There have been calls for an outright boycott of the British Museum for decades. And I can certainly understand why some feel very strongly that this is what should be done now. Unfortunately perhaps – because boycotts can be effective, no one really believes such an action would work – not least because the British Museum has far too many important objects and artefacts from around the World (some of which also have an unethical acquisition story) that people want to see when they visit London. And the British Museum knows this. They really do have nothing to fear, sadly. And it is for this reason I will be actively suggesting and recommending the other, under-rated cultural institutions in London to the many people who come to this website for information about what there is to see in London. Many of these have collections that rival those of the British Museum.

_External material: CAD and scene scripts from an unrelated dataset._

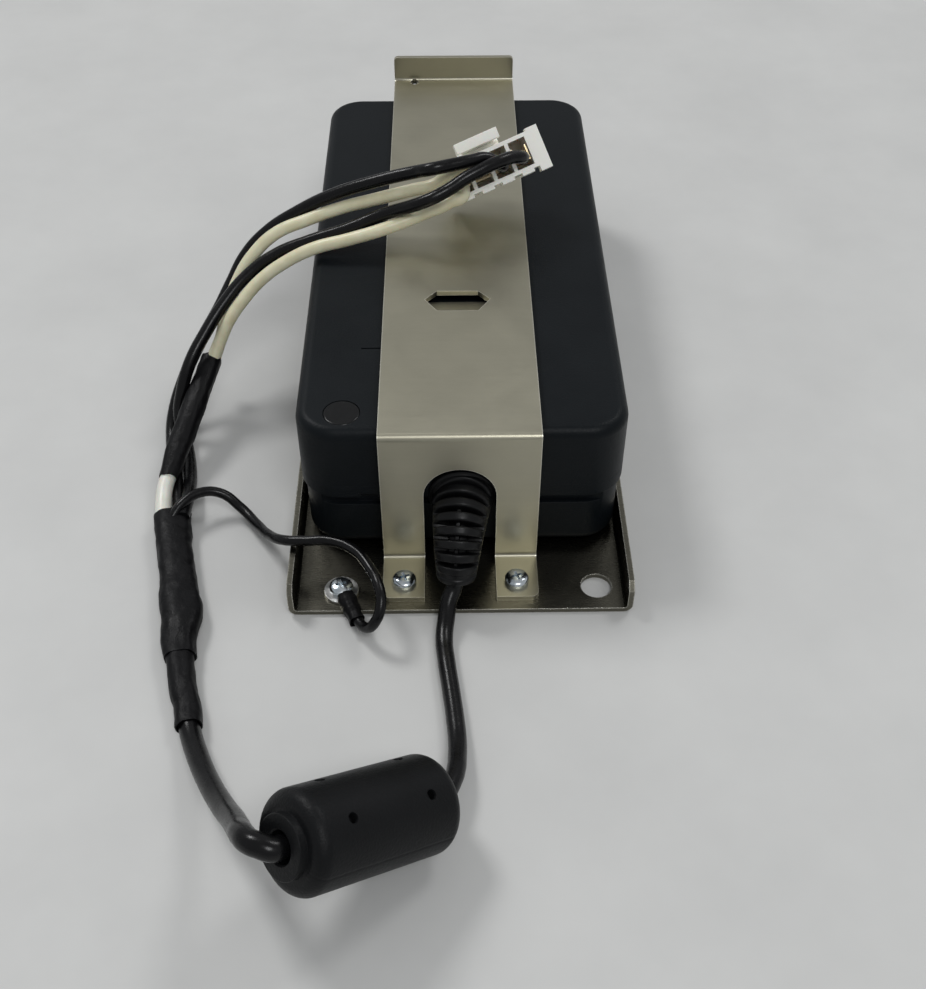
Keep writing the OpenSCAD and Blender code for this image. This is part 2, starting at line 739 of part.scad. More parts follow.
base_tray();
clamp_strap();
strap_screws();
ground_screw();
ring_terminal();
terminal_sleeve();
ground_wire();
upper_case();
lower_case();
indicator_lens();
indicator_led();
rubber_feet();
rating_label();
insulation_sheet();
main_board();
transformer_core();
transformer_winding();
bulk_capacitor();
output_capacitors();
primary_heat_sink();
secondary_heat_sink();
power_semiconductors();
line_choke();
line_filter_capacitor();
fuse();
inlet_body();
inlet_pins();
strain_relief();
output_cable_front();
ferrite_core();
ferrite_cover();
output_cable_rear();
splice_sleeve_end();
splice_sleeve_long();
white_lead();
white_lead_sleeve();
wire_white_front();
wire_white_rear();
wire_black_front();
wire_black_rear();
connector_housing();
connector_latch();
crimp_contacts();
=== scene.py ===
"""Looks of the bracket-mounted power supply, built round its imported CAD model.

+Z is up and the front is towards -Y. Routes and the outlines of turned and swept shapes are written in
millimetres, which mm() and MM turn into metres. Everything else is in metres.
"""

import math

import bmesh
import bpy
from mathutils import Matrix, Vector, noise


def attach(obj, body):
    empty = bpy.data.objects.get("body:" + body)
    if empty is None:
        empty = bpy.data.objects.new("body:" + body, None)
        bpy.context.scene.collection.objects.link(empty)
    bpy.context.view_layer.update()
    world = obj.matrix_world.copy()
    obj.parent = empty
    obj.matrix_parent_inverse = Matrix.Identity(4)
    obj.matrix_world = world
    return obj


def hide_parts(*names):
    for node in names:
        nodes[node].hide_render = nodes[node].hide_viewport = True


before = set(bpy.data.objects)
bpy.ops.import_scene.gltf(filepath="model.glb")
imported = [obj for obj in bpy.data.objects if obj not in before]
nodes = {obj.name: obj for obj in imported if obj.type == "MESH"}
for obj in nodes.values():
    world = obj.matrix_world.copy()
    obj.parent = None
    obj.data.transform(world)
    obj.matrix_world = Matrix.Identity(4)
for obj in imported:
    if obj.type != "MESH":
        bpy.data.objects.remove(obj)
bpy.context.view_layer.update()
scene = bpy.context.scene

MM = 0.001


def mm(*p):
    return Vector(p) * MM


def turned(degrees, axis, size=4):
    """A rotation about one axis, as a matrix with so many rows."""
    return Matrix.Rotation(math.radians(degrees), size, axis)


# The middle of the tray's front edge. The screws, the terminal and the relief are placed from it.
FRONT = Vector((0, -0.0812, 0))


# ---- Camera ----

camera_data = bpy.data.cameras.new("camera")
camera_data.sensor_width = 36
camera_data.lens = 46.19
camera_data.clip_start = 0.01
camera = bpy.data.objects.new("camera", camera_data)
camera.location = (-0.001872, -0.25077, 0.203845)
camera.rotation_euler = (math.radians(45.106), 0, math.radians(-0.775))
scene.collection.objects.link(camera)
scene.camera = camera


# ---- Materials ----

def rgb(r, g, b):
    return (r, g, b, 1)


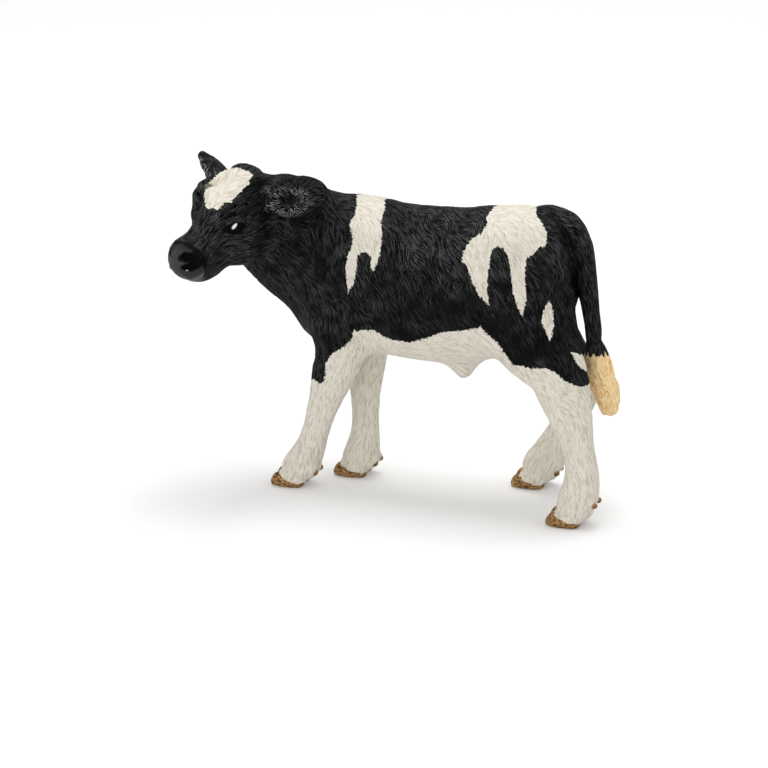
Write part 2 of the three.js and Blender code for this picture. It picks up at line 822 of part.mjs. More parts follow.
const tuftCore = tuftStations.map(({ at, deep, wide }) => ({
  at,
  deep: deep * tuftCoreShare,
  wide: wide * tuftCoreShare,
}));
const tailForm = blend(
  [limb(tailStations), limb(tuftCore), ...Array.from({ length: lock.count }, (_, i) => lockForm(i))],
  lock.depth,
);

function tailSolid() {
  const room = roomRound([...tailStations, ...tuftStations]);
  const clear = (p) => Math.max(tailForm(p), gap - calfForm(p));
  return join(skin(clear, room, tailCellSize), pegSolid(tailPeg, tailFrame, overrun));
}

// The figure

const pvc = (color, roughness = 0.6) => new THREE.MeshStandardMaterial({ color, roughness, metalness: 0 });
const blackPaint = pvc(0x1b1b1d);
const whitePaint = pvc(0xe9e3da);

function mesh(name, solid, material) {
  const { vertProperties, triVerts } = solid.getMesh();
  const geometry = new THREE.BufferGeometry()
    .setAttribute("position", new THREE.BufferAttribute(vertProperties, 3))
    .setIndex(new THREE.BufferAttribute(triVerts, 1));
  geometry.computeVertexNormals();
  const made = new THREE.Mesh(geometry, material);
  made.name = name;
  return made;
}

const calf = new THREE.Group();
calf.add(mesh("trunk", trunkSolid(), blackPaint));
calf.add(mesh("head", headSolid(), blackPaint));
calf.add(mesh("left_ear", earSolid(earPose.left), blackPaint));
calf.add(mesh("right_ear", earSolid(earPose.right), blackPaint));
Object.entries(legs).forEach(([name, leg]) => calf.add(mesh(name, legSolid(leg), whitePaint)));
calf.add(mesh("tail", tailSolid(), blackPaint));

// The calf stands with the middle of its outline over the origin
const middle = new THREE.Box3().setFromObject(calf).getCenter(point(0, 0, 0));
calf.position.set(-middle.x, -middle.y, 0);

export default calf;
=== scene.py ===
"""A toy calf of hand-painted PVC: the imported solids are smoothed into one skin, which gets its face, ears,
hooves, engraved coat and paint. Lengths are in millimetres until a mesh is made."""

import math

import bpy
import numpy as np
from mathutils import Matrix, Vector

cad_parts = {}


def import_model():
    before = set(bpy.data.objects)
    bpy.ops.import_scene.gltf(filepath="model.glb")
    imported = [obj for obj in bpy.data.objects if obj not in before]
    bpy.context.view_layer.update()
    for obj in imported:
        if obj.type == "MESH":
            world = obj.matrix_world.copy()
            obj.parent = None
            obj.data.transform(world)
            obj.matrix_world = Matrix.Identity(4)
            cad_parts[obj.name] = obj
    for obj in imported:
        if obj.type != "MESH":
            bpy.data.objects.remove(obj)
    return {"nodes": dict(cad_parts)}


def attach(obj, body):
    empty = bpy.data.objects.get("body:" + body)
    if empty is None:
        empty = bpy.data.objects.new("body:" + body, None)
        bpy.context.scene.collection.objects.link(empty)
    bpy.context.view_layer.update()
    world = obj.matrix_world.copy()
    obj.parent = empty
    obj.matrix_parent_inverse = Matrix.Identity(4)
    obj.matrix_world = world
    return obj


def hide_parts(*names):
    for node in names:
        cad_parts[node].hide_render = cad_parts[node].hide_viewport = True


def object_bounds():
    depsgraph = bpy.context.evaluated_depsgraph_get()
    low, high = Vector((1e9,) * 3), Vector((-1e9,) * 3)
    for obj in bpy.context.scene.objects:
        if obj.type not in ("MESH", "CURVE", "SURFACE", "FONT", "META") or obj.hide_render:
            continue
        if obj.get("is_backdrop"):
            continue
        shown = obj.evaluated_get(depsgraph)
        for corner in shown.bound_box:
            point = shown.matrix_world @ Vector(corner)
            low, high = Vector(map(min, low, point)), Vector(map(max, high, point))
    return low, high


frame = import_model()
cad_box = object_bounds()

import openvdb
from mathutils import Matrix, Vector

MM = 0.001

# Camera, at the photograph's angle: outlines read from the photograph are projected through it

PICTURE = 768
AZIMUTH = math.radians(18)
ELEVATION = math.radians(20)
DISTANCE = 620
PIXELS_PER_MM = 5.35
TARGET = np.array([-3.045, 1.837, 22.0])
FOCAL_PIXELS = DISTANCE * PIXELS_PER_MM

RIGHT = np.array([math.cos(AZIMUTH), math.sin(AZIMUTH), 0])
BACK = np.array([
    math.sin(AZIMUTH) * math.cos(ELEVATION),
    -math.cos(AZIMUTH) * math.cos(ELEVATION),
    math.sin(ELEVATION),
])
UP = np.cross(BACK, RIGHT)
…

Some of you reading this will feel as uneasy as others by this situation, but still have a desire to go and see some of the fantastic objects in the collection. One way of dealing with this dilemma is to go, but not to donate any money (entry is free, but a donation is requested), not to buy anything, and not to publicise your visit on social media. Also consider this, the British Museum uses the fact that people still go to the museum to see the Elgin Marbles in the Duveen Gallery as a vote in their favour.

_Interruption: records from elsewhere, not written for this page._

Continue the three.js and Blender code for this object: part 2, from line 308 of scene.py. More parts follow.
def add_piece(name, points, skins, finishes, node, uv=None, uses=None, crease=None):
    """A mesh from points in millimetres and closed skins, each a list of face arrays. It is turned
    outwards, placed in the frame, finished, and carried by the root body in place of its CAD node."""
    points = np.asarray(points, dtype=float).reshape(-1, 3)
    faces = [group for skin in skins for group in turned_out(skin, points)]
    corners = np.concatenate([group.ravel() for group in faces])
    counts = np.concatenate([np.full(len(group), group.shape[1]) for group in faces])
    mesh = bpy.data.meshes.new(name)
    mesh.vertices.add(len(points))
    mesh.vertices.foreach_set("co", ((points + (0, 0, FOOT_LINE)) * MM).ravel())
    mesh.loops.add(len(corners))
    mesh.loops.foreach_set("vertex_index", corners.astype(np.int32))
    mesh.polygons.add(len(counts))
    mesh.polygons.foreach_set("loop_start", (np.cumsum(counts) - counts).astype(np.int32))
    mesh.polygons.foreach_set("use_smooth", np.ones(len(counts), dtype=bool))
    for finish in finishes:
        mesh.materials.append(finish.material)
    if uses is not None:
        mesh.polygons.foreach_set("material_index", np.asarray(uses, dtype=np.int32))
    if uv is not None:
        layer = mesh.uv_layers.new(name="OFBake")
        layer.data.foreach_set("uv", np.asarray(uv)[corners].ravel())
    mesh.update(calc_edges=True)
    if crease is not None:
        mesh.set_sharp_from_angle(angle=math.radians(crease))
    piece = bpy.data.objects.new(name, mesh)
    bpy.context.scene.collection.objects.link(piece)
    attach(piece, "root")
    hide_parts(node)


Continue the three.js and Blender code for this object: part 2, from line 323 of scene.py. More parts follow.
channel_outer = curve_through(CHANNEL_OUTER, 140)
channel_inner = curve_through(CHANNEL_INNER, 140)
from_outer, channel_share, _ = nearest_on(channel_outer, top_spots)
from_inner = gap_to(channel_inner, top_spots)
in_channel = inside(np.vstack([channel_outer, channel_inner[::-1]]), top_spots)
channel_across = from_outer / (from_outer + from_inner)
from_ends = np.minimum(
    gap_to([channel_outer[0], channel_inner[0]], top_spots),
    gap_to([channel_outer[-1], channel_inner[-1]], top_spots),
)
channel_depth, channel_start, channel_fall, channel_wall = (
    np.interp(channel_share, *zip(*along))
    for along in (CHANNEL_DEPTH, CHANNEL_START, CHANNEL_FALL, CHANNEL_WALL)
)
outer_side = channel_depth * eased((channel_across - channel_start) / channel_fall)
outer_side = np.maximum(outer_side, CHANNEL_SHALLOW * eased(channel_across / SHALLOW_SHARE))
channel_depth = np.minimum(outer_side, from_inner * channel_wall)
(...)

Of course, I am not that naive so as to believe that my removing the British Museum from the Archaeology Travel map will get the Elgin Marbles on the next ‘plane, ship or truck to Athens. But, as a result of this shameless act of provocation, an act that I believe has plumbed a new low in this ongoing battle, and which according to recent reports is not going to be the last, I can no longer in all conscience promote the British Museum to my readers. Perhaps Archaeology Travel is just a small website – easily swiped aside, but it is an expanding resource that is growing in popularity. And if I can use it to make only a few more people aware of the issues behind some of the collections in our museums around the World, then I will have achieved what I set to.